A principios de los 1960s, en plena Guerra Fría, un notable pero
terrible film de Stanley Kubrick: “Dr. Strangelove o como Aprendí a Amar la
Bomba” ironizaba en torno al riesgo cotidiano de una conflagración atómica
mundial. En materia del riesgo ambiental
que plantea el “calentamiento global”, parece que gana terreno una visión que
merecería un título parecido. En efecto, mientras por una parte crece el
consenso respecto a los riesgos que implica el crecimiento de la concentración
de “gases invernadero” en la atmósfera, parece afirmarse una corriente que
plantea la conformidad con tal situación y sitúa las esperanzas en el uso de la
tecnología para sobrevivir en un mundo cada vez más alterado. Al respecto, un artículo
reciente de Scientific American describe
un nuevo y peligroso enfoque del
cambio climático global, denominado por sus proponentes “El Nuevo
Ambientalismo”. Éste sostiene que el ser humano ha cambiado de tal manera el
mundo físico y biológico que ya no hay vuelta atrás. En cambio, sus
proponentes, autodenominados “ecopragmatistas, dicen que la humanidad debería
asumir esos cambios con orgullo y alegría, confiando en que la tecnología
permitirá a la humanidad sobrevivir ventajosamente en este nuevo mundo,
modificado profundamente por ella. Los ecopragmatistas proponen también cambiar el término geológico
Holoceno, que denomina los últimos 11 mil años posteriores a la última
glaciación, por el de Antropoceno, que abarcaría los 8 mil años que siguen al
desarrollo de la agricultura.
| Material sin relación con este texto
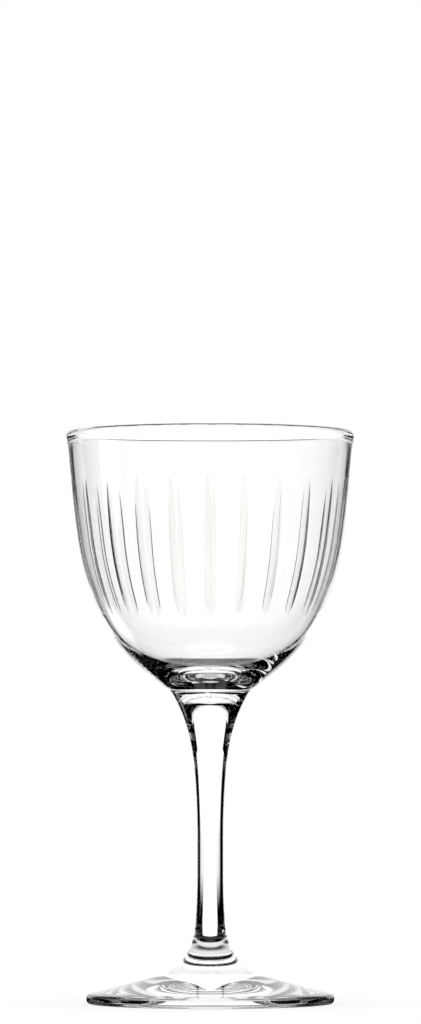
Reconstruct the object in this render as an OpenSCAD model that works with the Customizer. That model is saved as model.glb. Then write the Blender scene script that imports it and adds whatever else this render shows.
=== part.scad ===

Este planteamiento surge cuando la Tierra
atraviesa por un alto térmico en sus ciclos astronómicos y cuando por primera
vez en el último millón de años la atmósfera ha sobrepasado las 400 ppm de CO2.
En coincidencia, también recientemente, los primeros ministros de Australia y
Canadá han declarado que si bien reconocen los riesgos del cambio climático, no
están en condiciones de introducir medidas que dañarían la economía y el empleo
en sus respectivos países. En Chile, por razones diferentes (creciente rechazo
a la hidroelectricidad) en la práctica estamos optando igualmente por las
plantas termoeléctricas a carbón, más algunos proyectos de nuevas energías,
valiosos pero necesariamente limitados por razones de rendimiento efectivo y
precios.
Aun suponiendo que los ecopragmatistas tengan razón y que la tecnología pueda protegerlos
de futuros problemas (por ejemplo, utilizando aún más combustibles fósiles para combatir el
efecto de cambios climáticos extremos), es evidente que pocos se salvarán en
ese mundo reservado a los ricos en dinero y tecnologías. Por el contrario, los
países pobres como Bangladesh, donde 120 millones de personas viven en un delta
que será fácilmente cubierto por los mares en ascenso, conocerán otra historia.
Cómo en el cuento de la rana en la olla calentada lentamente, es probable que
reaccionemos sólo cuando ya sea demasiado tarde. Entre los conflictos
políticos, religiosos y étnicos, y las dificultades económicas de un mundo siempre urgido por el crecimiento
(presentado como un valor absoluto), poco o nada se escucha la voz de los
científicos. Ello no justifica, sin embargo, dejar de denunciar los riesgos que
se corren ni renunciar a la esperanza de lograr algún cambio positivo, por escasas
que sean las probabilidades de lograrlo.